Moreover, the lack of female role models in leadership positions perpetuates the cycle of underrepresentation. When women do not see others like themselves in top roles, it can diminish their aspirations and confidence to pursue similar paths. This absence of representation also means fewer mentors for aspiring female leaders, further limiting their opportunities for growth and development.
Addressing the gender pay gap in accounting requires a multifaceted approach that combines organizational strategies with legislative measures. Companies can start by conducting regular pay audits to identify and rectify disparities. These audits should be transparent and involve third-party oversight to ensure objectivity. By making salary data accessible, organizations can foster a culture of accountability and trust, encouraging more equitable pay practices.
Mentorship programs specifically designed to support women in accounting can also play a significant role. These programs should focus on career development, negotiation skills, and leadership training. By providing women with the tools and support they need to advance, companies can help bridge the gap in leadership representation and, consequently, pay equity. Additionally, flexible work arrangements and robust parental leave policies can mitigate the career interruptions that disproportionately affect women, allowing them to maintain career momentum and earning potential.
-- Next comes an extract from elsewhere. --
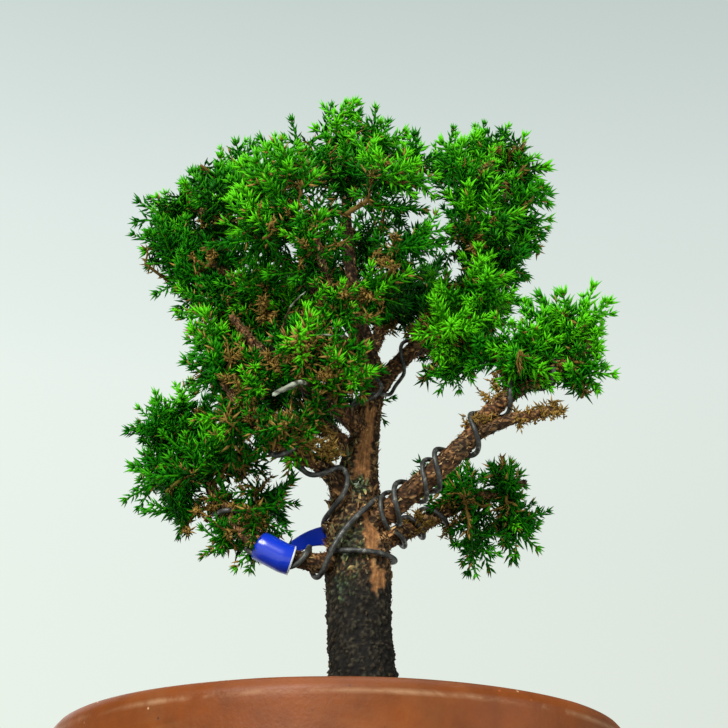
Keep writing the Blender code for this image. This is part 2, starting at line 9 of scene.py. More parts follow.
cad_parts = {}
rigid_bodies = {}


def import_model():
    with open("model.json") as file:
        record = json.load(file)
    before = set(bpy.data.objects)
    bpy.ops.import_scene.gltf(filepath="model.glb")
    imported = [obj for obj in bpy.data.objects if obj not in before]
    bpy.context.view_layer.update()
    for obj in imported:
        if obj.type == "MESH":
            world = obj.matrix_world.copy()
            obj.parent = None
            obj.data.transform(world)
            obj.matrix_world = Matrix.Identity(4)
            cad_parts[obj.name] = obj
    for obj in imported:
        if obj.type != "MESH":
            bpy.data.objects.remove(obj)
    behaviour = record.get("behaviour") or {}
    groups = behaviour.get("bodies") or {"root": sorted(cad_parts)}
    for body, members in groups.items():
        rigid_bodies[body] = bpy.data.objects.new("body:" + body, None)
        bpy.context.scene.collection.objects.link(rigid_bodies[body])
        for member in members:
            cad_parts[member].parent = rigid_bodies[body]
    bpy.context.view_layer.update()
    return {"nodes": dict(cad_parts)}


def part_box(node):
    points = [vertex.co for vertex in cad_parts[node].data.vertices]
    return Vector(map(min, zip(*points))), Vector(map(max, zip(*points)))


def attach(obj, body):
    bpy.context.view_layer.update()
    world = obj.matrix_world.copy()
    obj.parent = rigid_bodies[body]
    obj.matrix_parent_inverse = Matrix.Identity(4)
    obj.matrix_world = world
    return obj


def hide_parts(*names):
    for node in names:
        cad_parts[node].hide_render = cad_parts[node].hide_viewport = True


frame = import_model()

bl_info = {
    "name": "Wired Bonsai in a Clay Pot",
    "version": (1, 0, 0),
    "blender": (4, 5, 0),
    "location": "3D View > Sidebar > Bonsai",
    "description": "Builds the bark, needles, wires, soil and clay of a small potted bonsai",
    "category": "Add Mesh",
}

MM = 0.001
GOLDEN_ANGLE = math.radians(137.5)
LICHEN = (0.29, 0.32, 0.25)

# Heights on the trunk in mm: below the first its bark is old and black, and below the second it swells into roots.
OLD_BARK_TOP = 184
ROOT_FLARE_TOP = 128
CRACK_WIDTH = 0.30

FLAKES_PER_MM = 7

# Needles and sprays.
TREE_HEART = (8.0, 0.0, 255.0)
SPRAY_GAP, TIGHT_SPRAY_GAP = 6.6, 4.6
TRIES_PER_SPRAY = 80
NEEDLES_PER_MM = 1.75
DEAD_TWIG_REACH = 7
FEW_WITHERED = 0.018
# Tones of the needle material: the greens end at the first, and the browns run between the other two.
FRESHEST, DARK_DEAD, PALE_DEAD = 0.72, 0.775, 1.0

# Wires: the gap to the bark, how much thinner they are drawn, and how they settle.
WIRE_ROOM = 0.5 * MM
WIRE_DRAWN = 0.88
WIRE_STEP = 2.2 * MM
SETTLE_STEPS = 50
PUSH_STEPS = 15
POINTS_PER_TURN = 16

# The tag's loop round its branch: angles in degrees, places along the branch and sizes in mm.
TAG_START, TAG_TURN = 150, 335
TAG_NEAR, TAG_FAR = 33.2, 21.8
TAG_RADIUS, TAG_SAG, TAG_THICKNESS = 4.7, 1.1, 0.4
TAG_COLUMNS, TAG_ROWS, TAIL_ROWS = 17, 60, 20
TAIL_BULGE = 2.2
TAIL_END = [(-4.6, 4.2, 201.5), (-4.2, 4.4, 198.0), (-3.9, 4.6, 194.5)]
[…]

On the legislative front, policies such as the Paycheck Fairness Act aim to strengthen existing laws against gender-based wage discrimination. This act would require employers to prove that pay disparities are based on legitimate business reasons and not gender. Furthermore, it would protect employees from retaliation for discussing salaries, promoting transparency and empowering workers to advocate for fair pay. Countries like Iceland have already implemented stringent pay equity laws, requiring companies to obtain certification for equal pay practices, setting a precedent for other nations to follow.